Now Reviews Dana Gould

Now Reviews Dana Gould

Review: Dana Gould

Stand-up and Simpsons writer is so good he’ll make you laugh about AIDS, rape and 9/11

by

February 19, 2016

5:12 PM

Dana Gould Photo.jpg

DANA GOULD at Comedy Bar (945 Bloor West), to Saturday (February 20), Friday 8 and 10 pm, Saturday 9 and 11 pm. $25. empirecomedylive.com. See listing. Rating: NNNNN


If you’ve ever doubted whether stand-up comedy was an art form, you need to see Dana Gould.

As he demonstrated last night at the first of five sets at Comedy Bar, the Massachusetts-born comic raises the act of telling jokes into something that goes beyond mere storytelling and social observation. (Not that those things are easy to do.)

In Gould’s hands, jokes become little symphonies or sonatas. He plays with light and shadow. He toys with audience expectations and sets up challenges to surmount, adding just enough physicality – a raised eyebrow, a puff on an invisible cigar – to illustrate his tales perfectly.

He’s been in comedy for decades, working in various capacities as a TV writer and producer (including for The Simpsons) and actor. That range of experience shows. His jokes draw on pop culture – just listen to his deconstruction of the phallic symbolism in the Fast And The Furious movies – but they’re not tied to it.

He’s just as likely riff on Stephen Hawking’s infidelity (“If the smartest guy in the world can get caught….”) or observe that every woman who has plastic surgery in L.A. looks like Janice, the female bass player from the Muppets band.

Unlike many middle-aged comics, he doesn’t pander to a younger demographic, trying for hipster cred. Gould’s smart and confident enough to let you come to him.

And while he goes to some twisted, far-out places – one joke references time-travelling to kill Hitler and Charles Manson as babies – he gets away with it because of his skill. It also helps that he’s got the sort of likeability and Joe Average looks of Midwestern comics like Fred Willard, Bob Newhart, David Letterman or even a Garrison Keillor.

Three minutes into his set, he declares that he was born on August 24, 1964. He lets that sink in before telling us it was “nine months and two days after Kennedy’s assassination.” Another pause.

And then he proceeds to talk about how twisted his father’s grief processing skills must have been as he proceeds to mimic his dad shucking his clothes and having sex with his mother. It’s an unbelievable bit of theatricalized absurdity, as his dad grunts socially anxious observations about the state of the country with each thrust.

As if to disprove the notion that some things are off limits in a comedy club, Gould then tells us he’s going to deliver jokes about AIDS, rape and 9/11. And then, one by one, he does just that, and they all land. He even manages to tell a Caitlyn Jenner joke that keeps the audience on his side.

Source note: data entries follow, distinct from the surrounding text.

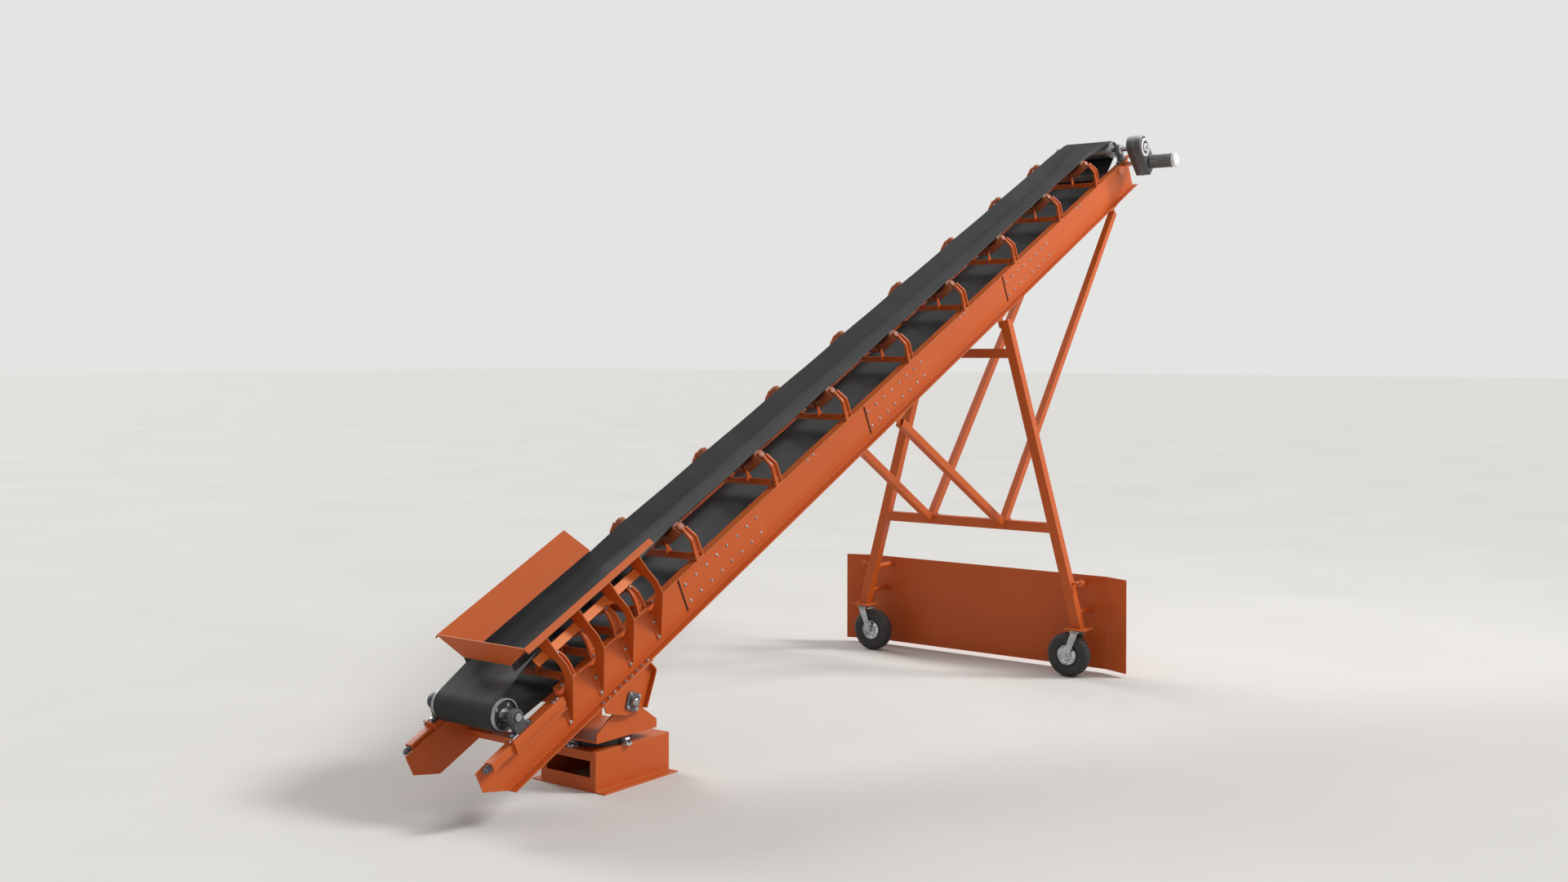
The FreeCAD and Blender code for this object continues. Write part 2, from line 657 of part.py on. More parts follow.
cheek_points = [(-table_half_length, table_bottom), (table_half_length, table_bottom),
                (table_half_length, table_bottom + table_end_height), (shoulder_x, cheek_top),
                (-shoulder_x, cheek_top), (-table_half_length, table_bottom + table_end_height)]
cheek = prism([V(x, table_half_width - table_sheet, z) for x, z in cheek_points], V(0, table_sheet, 0))
boss = rod(V(0, table_half_width - table_sheet, hinge_height), V(0, table_half_width, hinge_height), boss_radius)
cheek = cheek.fuse(boss)
table = deck.fuse(both_sides(cheek))
shaft_half = bearing_inner + hinge_bearing_out
table = table.cut(rod(V(0, -shaft_half, hinge_height), V(0, shaft_half, hinge_height), hinge_shaft_radius))
export("turntable", table.removeSplitter())
export("hinge_shaft", rod(V(0, -shaft_half, hinge_height), V(0, shaft_half, hinge_height), hinge_shaft_radius))

# Lugs below the rails for the legs and braces
slope_sin, slope_cos = math.sin(math.radians(incline_deg)), math.cos(math.radians(incline_deg))
lug_v = rail_bottom - lug_drop
lug_leg_u = (leg_foot_x + lug_v * slope_sin) / slope_cos
lug_half = leg_top_half - leg_size / 2 - lug_sheet


def lug_ear(u, side):
    """Upright ear of a lug, its foot pad left off."""
    ear = box(u - lug_width / 2, u + lug_width / 2, lug_half, lug_half + lug_sheet,
              lug_v - lug_width / 2, rail_bottom - lug_pad)
    return lift(pose(ear, side))


lugs = []
for u in (brace_tail_u, lug_leg_u, brace_head_u):
    for _, side in SIDES:
        pad = box(u - lug_width, u + lug_width, web_half, toe_half, rail_bottom - lug_pad, rail_bottom)
        lugs.append(lift(pose(pad, side)).fuse(lug_ear(u, side)))
export("rail_lugs", lugs)

# Legs, cross beams and braces of the undercarriage
leg_top_height = boom_point(lug_leg_u, 0, lug_v).z + lug_width / 4
leg_slope = (leg_foot_half - leg_top_half) / (leg_top_height - leg_foot_height)
leg_foot = V(leg_foot_x, leg_foot_half, leg_foot_height)
leg_top = V(leg_foot_x, leg_top_half, leg_top_height)


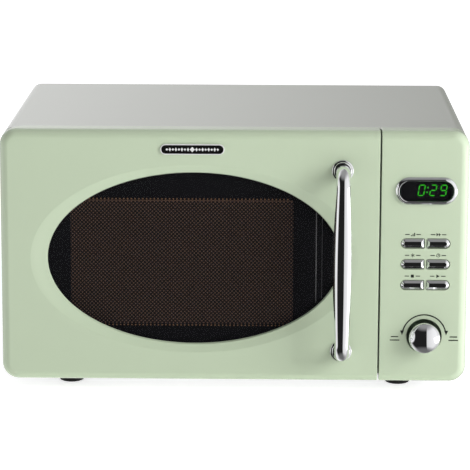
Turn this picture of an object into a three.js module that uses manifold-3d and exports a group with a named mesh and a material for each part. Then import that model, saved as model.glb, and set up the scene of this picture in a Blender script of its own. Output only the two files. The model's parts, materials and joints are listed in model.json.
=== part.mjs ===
// Countertop microwave oven with a side-hinged door, in millimetres.
// +X is to the right of someone who faces the door, +Y runs from the front to the back, +Z is up.
// Inside this file the front face is at y = 0 and the worktop at z = 0. The exported group is then
// moved along Y, so that its origin is on the worktop under the middle of the bounding box.
import * as THREE from "three";
import { mergeVertices } from "three/addons/utils/BufferGeometryUtils.js";
import Module from "manifold-3d";

const wasm = await Module();
wasm.setup();

// ---------------------------------------------------------------- driving dimensions

const frontWidth = 452; // door and control panel together
const frontHeight = 247.5;
const bodyDepth = 330; // front face to the rear edge of the cabinet
const footHeight = 14.5;
const fitGap = 0.3; // between pieces that touch
const sheet = 1; // steel sheet

// Front: door and control panel
const frontDepth = 26;
const frontWall = 2.5;
const cornerRadius = 16; // corners of the front, seen from the front
const edgeRound = 9; // rounding from the front face into the sides
const controlWidth = 84.4;
const doorGap = 1.6; // slit between the door and the control panel
const doorClearance = 1.5; // from the back of the door to the cavity's front plate

// Elliptical window in the door, given by its distance from the door's edges
const windowLeftMargin = 44.9;
const windowRightMargin = 36.1;
const windowTopMargin = 41.3;
const windowBottomMargin = 36.6;
const dishSide = 14.8; // width of the sunk border beside the window
const dishTop = 6.6; // and above and below it
const dishDepth = 2.5;
const glassThickness = 3.2;

// Handle
const handleInset = 35.6; // handle's axis to the door's right edge
const handleTopMargin = 38.4;
const handleBottomMargin = 31.1;
const handleStandoff = 27;
const handleEndRadius = 6.7;
const handleMidRadius = 8.9;
const handleBend = 13.5;
const rosetteRadius = 10.6;
const rosetteHeight = 3.6;

// Hinge
const hingeInset = 9.5; // hinge's axis to the door's left edge and to its back
const hingePinRadius = 2.9;
const hingeTongue = 2; // thickness of a bracket's tongue
const pinBeyondTongue = 4; // a pin's end, from the tongue's lower face
const hingeTopMargin = 12; // lower face of the upper tongue, from the door's top
const hingeBottomMargin = 5;
const doorOpening = 100; // degrees

// Controls
const bezelWidth = 60;
const bezelHeight = 27.4;
const bezelRim = 4.3;
const bezelTopMargin = 44;
const buttonWidth = 23.2; // a button's opening
const buttonHeight = 10.3;
const buttonPitch = 20.5;
const buttonColumnGap = 1.4;
const buttonPlay = 0.5;
const knobRadius = 15.2;
const knobPlay = 2; // knob to the edge of its well
const knobDialGap = 5.9; // knob to the printed arc above it
const knobBottomMargin = 46.5; // knob's axis to the panel's lower edge
const knobHeight = 18.6;

// Cabinet and cavity
const cabinetInset = 1.3; // cabinet's sides, in from the front's sides
const cabinetDrop = 1.9; // cabinet's top, down from the front's top
const cabinetRadius = 10.6;
const cavityLeftMargin = 18.5; // cavity's left wall to the front's left edge
const cavityRightMargin = 32.5; // cavity's right wall to the door's right edge
const cavityBottomMargin = 17.5;
const cavityTopMargin = 33;
const cavityBackMargin = 5;

// Turntable
const trayClearance = 25.5; // tray's rim to the nearest cavity wall
const trayThickness = 4.6;
const trayRimHeight = 8;
const rollerRadius = 7.3;
const rollerWidth = 6;
const rollerInset = 26; // roller's middle, in from the tray's rim
const couplerRadius = 9;
const couplerArmReach = 17;

// Feet
const footRadius = 12.5;
const footInsetSide = 63.5;
const footInsetFront = 59.5;
const footInsetBack = 45;

// ---------------------------------------------------------------- places worked out from them

const left = -frontWidth / 2;
const right = frontWidth / 2;
const bottom = footHeight;
const top = bottom + frontHeight;
const controlLeft = right - controlWidth;
const doorRight = controlLeft - doorGap;

const windowX = (left + windowLeftMargin + doorRight - windowRightMargin) / 2;
const windowZ = (bottom + windowBottomMargin + top - windowTopMargin) / 2;
const windowA = (doorRight - left - windowLeftMargin - windowRightMargin) / 2;
const windowB = (frontHeight - windowBottomMargin - windowTopMargin) / 2;

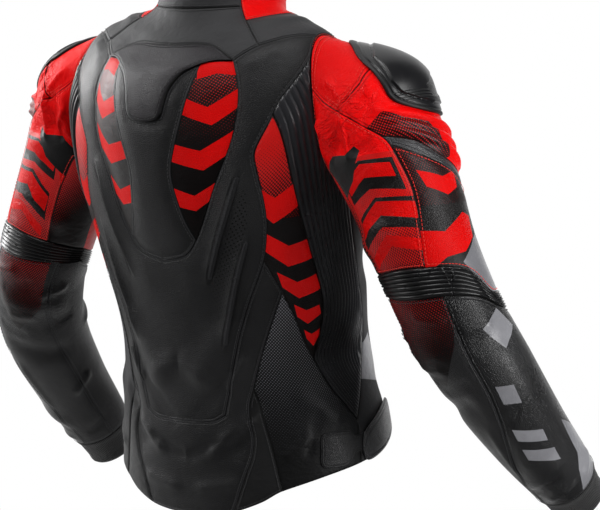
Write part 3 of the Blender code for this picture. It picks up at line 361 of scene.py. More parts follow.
# Large soft folds: ends of the fold's line on its map, half width, height.
BODY_FOLDS = (
    (0.020, 0.470, 0.085, 0.380, 0.020, 0.0035),
    (0.064, 0.560, 0.104, 0.470, 0.014, -0.0040),
    (0.150, 0.470, 0.215, 0.520, 0.018, 0.0040),
    (0.330, 0.330, 0.430, 0.430, 0.024, 0.0050),
    (0.340, 0.500, 0.450, 0.440, 0.022, -0.0050),
)
SLEEVE_FOLDS = (
    (60, 0.030, 112, 0.105, 0.011, -0.0055),
    (84, 0.022, 122, 0.082, 0.010, 0.0045),
    (62, 0.115, 100, 0.085, 0.010, -0.0040),
    (150, 0.215, 60, 0.190, 0.012, 0.0040),
    (-150, 0.300, -70, 0.255, 0.014, 0.0050),
    (-150, 0.352, -85, 0.380, 0.020, -0.0030),
    (170, 0.330, 70, 0.335, 0.012, 0.0040),
    (165, 0.420, 75, 0.395, 0.014, -0.0040),
    (20, 0.520, 110, 0.545, 0.012, 0.0030),
)
print(len(BODY_FOLDS) + len(SLEEVE_FOLDS), "large folds")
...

Gould knows how to keep us on our toes. At one point, apropos of nothing, he breaks out into a song about a pancake man. That leads to a story about family trips to the pancake house on special Sundays. But there’s nothing sentimental or elegiac about it. Just wait till you see what dark place he takes you.

A few jokes are filler. A routine about having to take a dump while stuck in an elevator seems literally stuck between floors. A clever extended bit about the Beatles and the Rolling Stones is a little too meta to get big laughs.

But Gould knows to end with a bang. He brilliantly stages his joke about the most popular form of plastic surgery as a pitch meeting for investors of this particular invention.

And he gets personal by talking about his divorce, comparing braving the hazardous single’s scene for the first time in 20 years to being a zoo lion who’s suddenly dropped off in the middle of the Serengeti.

One of his best jokes concerns people who peak too early. What excited Neil Armstrong after walking on the moon?

Gould might very well be peaking now. Don’t miss him.